**PROBLEM DESCRIPTION:**
Copy every line with the string "sorted" in it.

**INFORMATION PROVIDED:**
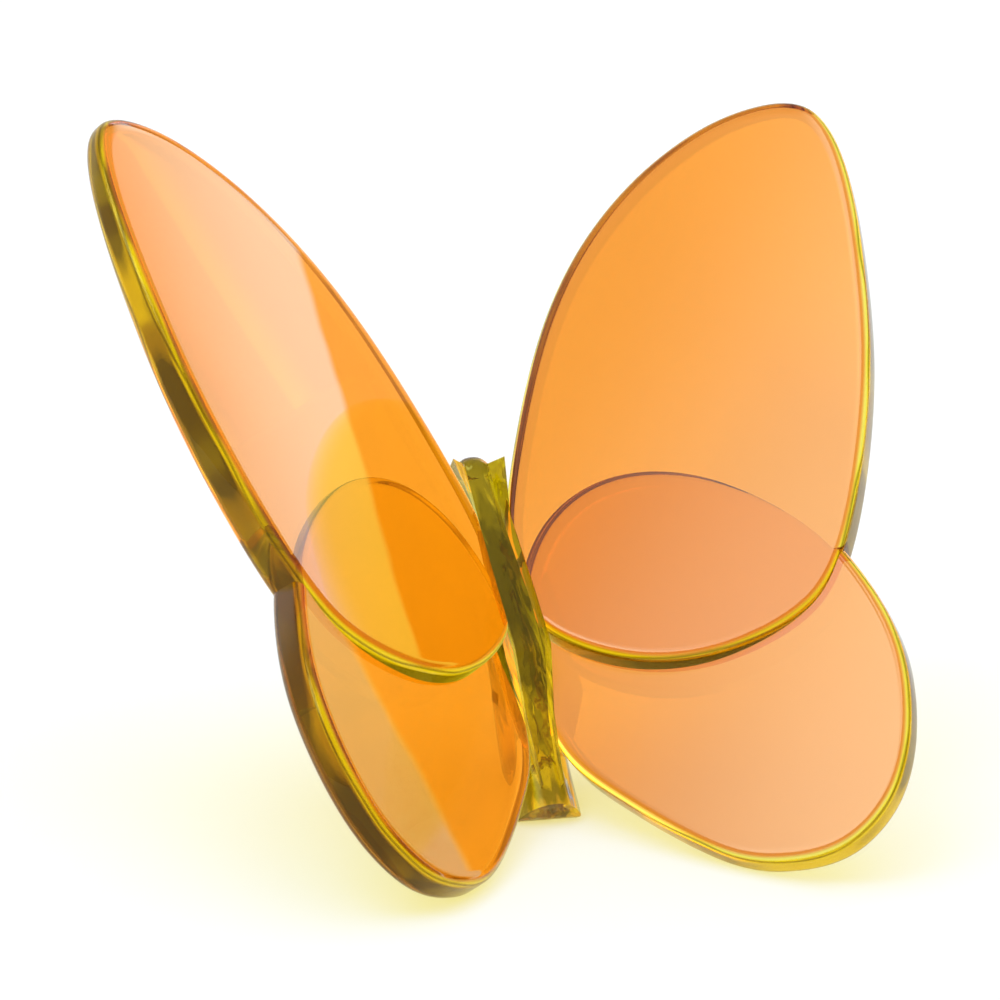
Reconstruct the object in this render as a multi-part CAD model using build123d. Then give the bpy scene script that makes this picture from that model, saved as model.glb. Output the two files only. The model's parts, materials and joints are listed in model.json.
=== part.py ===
from build123d import *
import math
import os

# Butterfly ornament: one body with four thick, rounded glass wings, two on each side.
# Every piece is first built upright. There, Z runs up the line where the two wing fronts
# would meet, X runs across the body, and Y runs towards the back. Then the whole ornament
# is leaned back on its feet, which rest on the plane of Z = 0. Lengths are millimetres.

# Stance, in degrees
lean_back = 52.4
forewing_rise = 30.6
hindwing_rise = 35.8

# Forewings. The crown is the thickest place of the domed back, and the crown drop is how
# much thinner the wing is at the point of its outline that is farthest from there.
forewing_reach = 46.1
forewing_length = 61.3
forewing_base = 19.4
forewing_thickness = 4.7
forewing_crown_drop = 2.03
forewing_crown_place_shares = (0.36, 0.30)

# Hindwings, whose fronts meet on a line behind the one where the forewings' fronts meet
hindwing_setback = 4.1
hindwing_reach = 37.5
hindwing_length = 49.9
hindwing_base = -5.2
hindwing_thickness = 4.3
hindwing_crown_drop = 0.67
hindwing_crown_place_shares = (0.51, 0.55)

# Roundings of the wing rims
front_rim_radius = 0.9
back_rim_radius = 1.4

# Body
body_length = 39.0
body_base = 11.6
body_width = 8.4
body_depth = 14.0
head_radius = 2.1
head_height = 49.6
head_setback = 1.2

# Filled valley between the wing fronts
valley_length = 36.5
valley_base = 13.5
valley_width = 5.6
valley_floor_depth = 1.1
valley_depth = 3.5

# Feet
foot_flat_depth = 0.12
foot_edge_radius = 0.8

# Outline of a forewing, from the root round the tip and back under the wing, as shares of
# its reach (outwards) and its length (upwards from its lowest point).
forewing_outline_shares = [
    (0.010, 0.262),
    (0.044, 0.420),
    (0.190, 0.667),
    (0.344, 0.832),
    (0.532, 0.944),
    (0.738, 1.000),
    (0.915, 0.988),
    (0.990, 0.912),
    (0.990, 0.742),
    (0.920, 0.473),
    (0.814, 0.249),
    (0.694, 0.084),
    (0.568, 0.016),
    (0.374, 0.003),
    (0.196, 0.050),
    (0.049, 0.151),
]

# Outline of a hindwing, from the root over the top and down round the lower tip.
hindwing_outline_shares = [
    (0.020, 0.640),
    (0.070, 0.825),
    (0.175, 0.946),
    (0.325, 1.000),
    (0.498, 0.984),
    (0.681, 0.900),
    (0.863, 0.742),
    (0.962, 0.567),
    (1.000, 0.376),
    (0.956, 0.199),
    (0.858, 0.069),
    (0.712, 0.003),
    (0.550, 0.012),
    (0.381, 0.085),
    (0.180, 0.267),
    (0.050, 0.437),
]

# Sections of the body from the tail to the neck. Each row holds the height as a share of
# the body's length, the centre's distance behind the front and the half depth as shares
# of its depth, and the half width as a share of its width.
body_section_shares = [
    (0.00, 0.736, 0.407, 0.490),
    (0.14, 0.739, 0.461, 0.500),
    (0.28, 0.679, 0.493, 0.490),
    (0.42, 0.546, 0.482, 0.465),
    (0.60, 0.414, 0.414, 0.430),
    (0.78, 0.318, 0.311, 0.370),
    (0.91, 0.232, 0.211, 0.310),
    (0.99, 0.182, 0.132, 0.240),
]

# Levels of the filled valley from its foot to its top. Each row holds the height as a share
# of the valley's length, the half widths of its floor and of its mouth as shares of its
# width, and the share of the hindwings' setback that it follows.
valley_section_shares = [
    (0.00, 0.160, 0.196, 1.07),
    (0.20, 0.214, 0.268, 0.69),
    (0.37, 0.286, 0.348, 0.00),
    (0.56, 0.286, 0.348, 0.00),
    (0.81, 0.232, 0.321, 0.00),
    (1.00, 0.232, 0.500, 0.00),
]


def wing_frame(rise, setback):
    """The plane of a right wing's front: x outwards, y up the root, z out of the front."""
    angle = math.radians(rise)
    outwards = Vector(math.cos(angle), -math.sin(angle), 0)
    forwards = Vector(-math.sin(angle), -math.cos(angle), 0)
    return Plane(origin=(0, setback, 0), x_dir=outwards, z_dir=forwards)


def rounded_wing(outline, thickness, crown_radius, crown_place):
    """A slab with a flat front and a back that is part of a large sphere, its rims rounded."""
    slab = extrude(outline, amount=-thickness)
    crown_x, crown_y = crown_place
    crown = Pos(crown_x, crown_y, crown_radius - thickness) * Sphere(crown_radius)
    blank = slab & crown
    flat_faces = blank.faces().filter_by(Plane.XY)
    front_edges = flat_faces.sort_by(Axis.Z)[-1].edges()
    blank = fillet(front_edges, front_rim_radius)
    domed_face = blank.faces().filter_by(GeomType.SPHERE).sort_by(SortBy.AREA)[-1]
    return fillet(domed_face.edges(), back_rim_radius)


def wing(outline_shares, reach, length, base, thickness, crown_drop, crown_place_shares):
    """A right wing, flat on its own front plane."""
    points = [(across * reach, base + up * length) for across, up in outline_shares]
    outline = make_face(Spline(points, periodic=True))
    across, up = crown_place_shares
    crown_place = (across * reach, base + up * length)
    farthest = max(math.dist(point, crown_place) for point in points)
    crown_radius = (farthest**2 + crown_drop**2) / (2 * crown_drop)
    return rounded_wing(outline, thickness, crown_radius, crown_place)


def forewing():
    flat = wing(
        forewing_outline_shares,
        forewing_reach,
        forewing_length,
        forewing_base,
        forewing_thickness,
        forewing_crown_drop,
        forewing_crown_place_shares,
    )
    return wing_frame(forewing_rise, 0).location * flat


def hindwing():
    flat = wing(
        hindwing_outline_shares,
        hindwing_reach,
        hindwing_length,
        hindwing_base,
        hindwing_thickness,
        hindwing_crown_drop,
        hindwing_crown_place_shares,
    )
    return wing_frame(hindwing_rise, hindwing_setback).location * flat


def trunk():
    """The tapered body, from the neck down to a tail that the ground will cut."""
    sections = []
    for height, centre, half_depth, half_width in body_section_shares:
        level = Plane.XY.offset(body_base + height * body_length)
        oval = Ellipse(half_width * body_width, half_depth * body_depth)
        sections.append(level * Pos(0, centre * body_depth, 0) * oval)
    return loft(sections)


def valley(depth):
    """The bottom of the V between the wing fronts, filled behind its faceted floor.

    A negative depth gives the open room in front of that floor instead.
    """
    slope = math.tan(math.radians(forewing_rise))
    sections = []
    for height, floor_share, mouth_share, setback_share in valley_section_shares:
        half_floor = floor_share * valley_width
        half_mouth = mouth_share * valley_width
        edge = setback_share * hindwing_setback - slope * half_mouth
        floor = edge + valley_floor_depth
        points = [
            (-half_mouth, edge),
            (-half_floor, floor),
            (half_floor, floor),
            (half_mouth, edge),
            (half_mouth, floor + depth),
            (-half_mouth, floor + depth),
        ]
        level = Plane.XY.offset(valley_base + height * valley_length)
        sections.append(level * make_face(Polyline(points, close=True)))
    return loft(sections, ruled=True)


def body_blank():
    head = Pos(0, head_setback, head_height) * Sphere(head_radius)
    return trunk() + valley(valley_depth) + head


def leaned(shape):
    return Rot(X=-lean_back) * shape


def main():
    body = leaned(body_blank())
    opening = valley(-valley_depth)
    fore = leaned(forewing() - opening)
    hind = leaned(hindwing() - opening)

    # The ornament stands on its two lower wing tips and its tail, all ground flat.
    ground = hind.bounding_box().min.Z + foot_flat_depth
    room = 2 * forewing_length
    under = Pos(0, 0, ground - room / 2) * Box(2 * room, 2 * room, room)
    body = body - under
    foot = body.faces().filter_by(Plane.XY).sort_by(Axis.Z)[0]
    body = fillet(foot.edges(), foot_edge_radius)

    # The body holds the wing roots, and each hindwing laps behind its forewing.
    left_fore = mirror(fore, about=Plane.YZ)
    left_hind = mirror(hind, about=Plane.YZ)
    pieces = {
        "body": body,
        "right_forewing": fore - body,
        "right_hindwing": hind - under - fore - body,
        "left_forewing": left_fore - body,
        "left_hindwing": left_hind - under - left_fore - body,
    }

    boxes = [shape.bounding_box() for shape in pieces.values()]
    middle = (min(box.min.Y for box in boxes) + max(box.max.Y for box in boxes)) / 2
    os.makedirs("parts", exist_ok=True)
    for name, shape in pieces.items():
        placed = Pos(0, -middle, -ground) * shape
        export_step(placed, "parts/" + name + ".step")
        print(name, len(placed.solids()), "solid(s)", round(placed.volume, 1), "mm3")
    print("root line foot at", round(-middle, 3), round(-ground, 3))


main()
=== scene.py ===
# %% [markdown]
# # Butterfly ornament
# A small butterfly of clear amber glass, with four thick wings raised in a V. Nothing on it
# moves, and it is taken to be a single casting. Its forms are a body and four wings. They are
# built here as five shapes that meet inside the glass, so that each form keeps its name.
# Lengths in the tables are millimetres, as on a drawing of the mould.

# %% frame
import json
import math

import bmesh
import bpy
from mathutils import Matrix, Vector

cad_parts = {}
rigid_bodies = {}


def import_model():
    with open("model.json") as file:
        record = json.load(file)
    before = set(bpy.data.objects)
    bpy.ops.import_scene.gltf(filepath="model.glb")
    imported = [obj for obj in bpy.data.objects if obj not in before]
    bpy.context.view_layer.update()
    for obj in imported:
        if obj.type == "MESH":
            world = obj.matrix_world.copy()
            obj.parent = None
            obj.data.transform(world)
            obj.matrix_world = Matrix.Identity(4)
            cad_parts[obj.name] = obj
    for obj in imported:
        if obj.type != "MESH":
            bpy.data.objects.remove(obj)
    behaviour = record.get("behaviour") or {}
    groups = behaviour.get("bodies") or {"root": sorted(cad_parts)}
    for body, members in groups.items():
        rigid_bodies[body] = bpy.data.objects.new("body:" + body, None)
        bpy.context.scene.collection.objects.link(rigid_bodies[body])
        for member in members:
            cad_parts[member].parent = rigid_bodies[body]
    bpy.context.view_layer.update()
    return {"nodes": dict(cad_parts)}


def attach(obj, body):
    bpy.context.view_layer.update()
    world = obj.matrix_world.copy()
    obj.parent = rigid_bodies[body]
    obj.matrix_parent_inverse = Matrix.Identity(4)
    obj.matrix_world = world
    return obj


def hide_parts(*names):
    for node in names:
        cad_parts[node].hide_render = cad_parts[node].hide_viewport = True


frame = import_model()
print("nodes:", sorted(frame["nodes"]))

# %% [markdown]
# ## Stance
# A mould for such a piece would be cut upright, with the line where the wing fronts meet as its
# middle line. The finished piece leans back on its tail and its two lower wing tips. The shapes
# could be made in their leaning places at once, but their sizes would be hard to read. So they
# are made upright too, and one matrix then leans them back onto the floor.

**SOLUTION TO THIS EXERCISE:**
    groups = behaviour.get("bodies") or {"root": sorted(cad_parts)}
print("nodes:", sorted(frame["nodes"]))